Conformational analysis of cis-2-halocyclohexanols; solvent effects by NMR and theoretical calculations.

Conformational problems often involve very small energy differences, even low as 0.5 kcal mol(-1). This accuracy can be achieved by theoretical methods in the gas phase with the appropriate accounting of electron correlation. The solution behavior, on the other hand, comprises a much greater challenge. In this study, we conduct and analysis for cis-2-fluoro-, cis-2-chloro-, and cis-2-bromocyclohexanol using low temperature NMR experiments and theoretical calculations (DFT, perturbation theory, and classical molecular dynamics simulations). In the experimental part, the conformers' populations were measured at 193 K in CD(2)Cl(2), acetone-d(6), and methanol-d(4) solutions; the preferred conformer has the hydroxyl group in the equatorial and the halogen in the axial position (ea), and its population stays at about 60-70%, no matter the solvent or the halogen.

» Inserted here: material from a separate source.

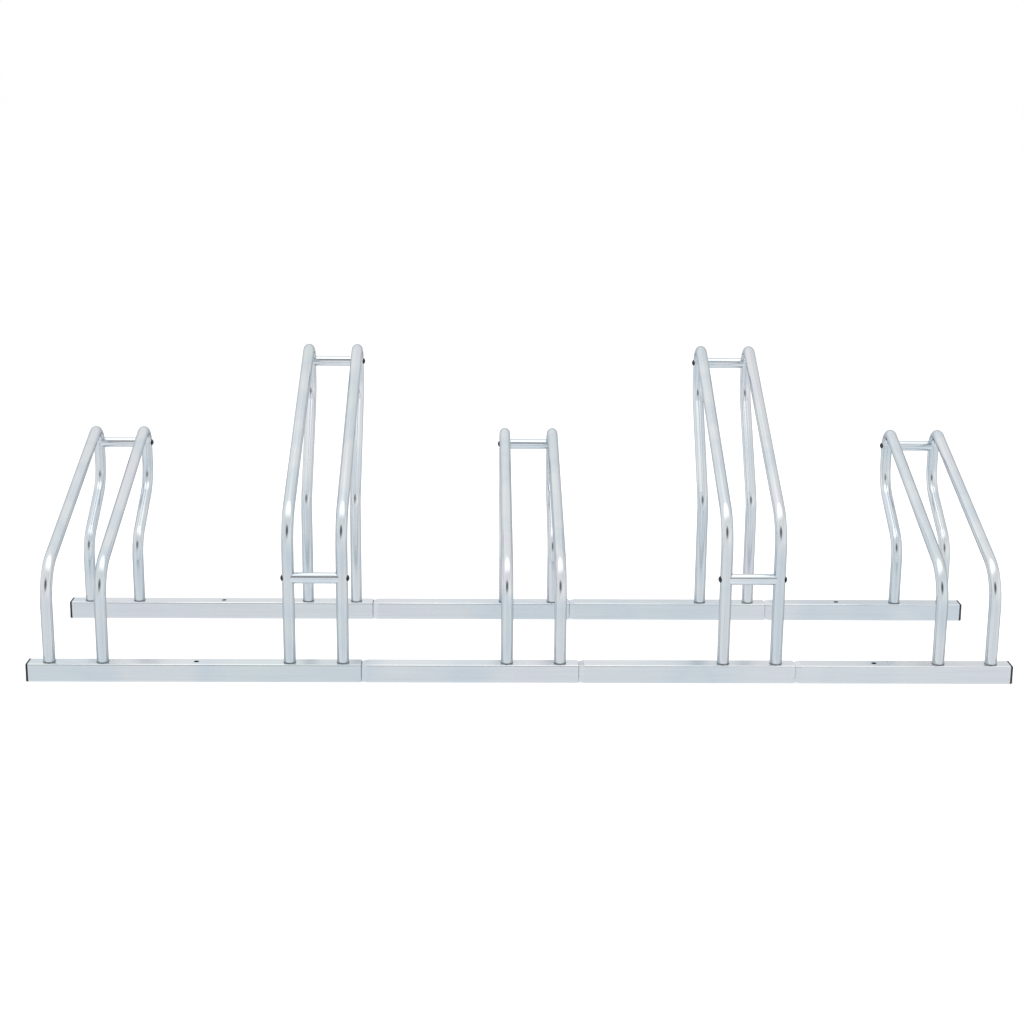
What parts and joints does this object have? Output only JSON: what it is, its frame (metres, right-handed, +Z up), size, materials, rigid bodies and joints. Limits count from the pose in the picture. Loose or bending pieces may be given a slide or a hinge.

Theoretical calculations, on the other hand, put the ae conformer at a lower energy in the gas phase (MP2/6-311++G(3df,2p)). Moreover, the theoretical calculations predict a markedly increase in the conformational energy on going from fluorine to bromine, which is not observed experimentally. The solvation models IEF-PCM and C-PCM were tested with two different approaches for defining the atomic radii used to build the molecular cavity, from which it was found that only with explicit consideration of hydrogens can the conformational preference be properly described. Molecular dynamic simulations in combination with ab initio calculations showed that the ea conformer is slightly favored by hydrogen bonding.